Prahlad Acharya (born 1973) is a magician, illusionist, escapologist, and stunt performer from Udupi, Karnataka, India. Known for his escape acts, Prahlad has been termed Indian Houdini by the Indian media. He also performs ventriloquism and shadow play. His show is called Maya Jadoo, which is a 20-member performance of Indian illusions. Prahlad calls his combination of drama and magic "dramagic"

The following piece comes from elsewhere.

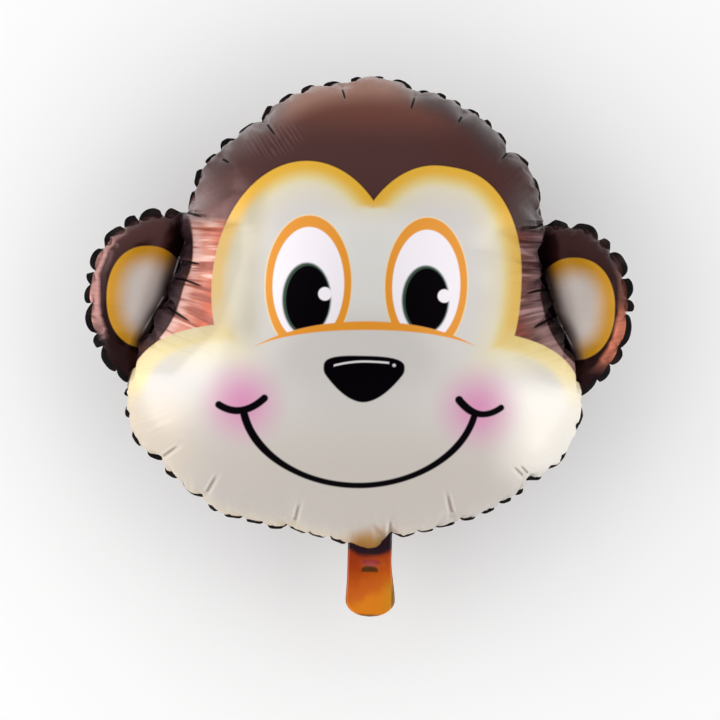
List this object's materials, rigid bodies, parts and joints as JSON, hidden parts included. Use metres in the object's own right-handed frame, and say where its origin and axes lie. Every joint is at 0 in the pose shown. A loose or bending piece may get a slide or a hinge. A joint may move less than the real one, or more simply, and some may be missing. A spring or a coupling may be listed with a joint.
{
  "type": "foil monkey head balloon",
  "caption": "Blown-up foil balloon shaped as a smiling cartoon monkey's head, two pleated film sheets welded round one seam, with an amber filling tail at the chin.",
  "frame": {"origin": "middle of the small flat spot on the back that the balloon rests on", "axes": "+X to the side on the right of the face as seen, +Y from chin to crown, +Z the way the face looks"},
  "size_m": [0.5035, 0.4855, 0.2445],
  "materials": {
    "printed_foil": "satin metallised film, printed with a cream and brown monkey's face",
    "plain_foil": "dark brown metallised film with a soft shine",
    "amber_film": "amber film with a darker welded edge"
  },
  "bodies": {
    "root": {"front_foil": "printed_foil", "back_foil": "plain_foil", "filling_tail": "amber_film"}
  },
  "joints": []
}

He is married to Poornima Acharya, who is also a magician.

== Achievements ==
Prahlad's performances include:

- Escape from Bangalore Central Prison within 10 seconds on 10 December 2001
- Unique Shadow Play Performance at Gili Gili 2001 - the International Magicians' Convention at Udupi in November 2001
- Udupi Golden Chariot Vanish at Udupi Sri Krishna Temple on 1 September 2001
- 1000th Magical Performance of MAYA JADOO, at the PPC Auditorium, Udupi on 7 April 2001
- Car Vanishing Act at the Karavali Utsav, Mangalore on 14 February 2001
- Outstanding Magician Award at Vismayam 2000 - the International Magicians' Convention at Trivandrum, Kerala in December 2000
- Houdini escape at the Jog Falls, the India's tallest waterfall on 20 May 2000
- Gold Medal for Ventriloquism & Silver Medal for Close Up Magic at the Golden Magic Conference at Kanhangad, Kerala in November 1999
- Escape from the Maximum Security Prison at Bellary within eight seconds on 2 October 1999
- Magic-on-wheels to create election awareness in Udupi District in 1998
- Founded the Magic & Allied Arts Development & Research Institute in Udupi on 14 January 1998
- Performance of the Legendary Indian Rope Trick at Kadekar, Udupi in November 1997
- Jagruti Rally - A blind-fold drive for AIDS Awareness from Mangalore in Karnataka to Panjim in Goa in May 1995.
- Agnivyooha Chhedana (Escape from the Castle of Fire) at Udupi in September 1994.
- Chinese Torture Cell Escape at Udupi in 1994.
- Underwater Houdini Escape at Madhwa Sarovar in Udupi in 1993.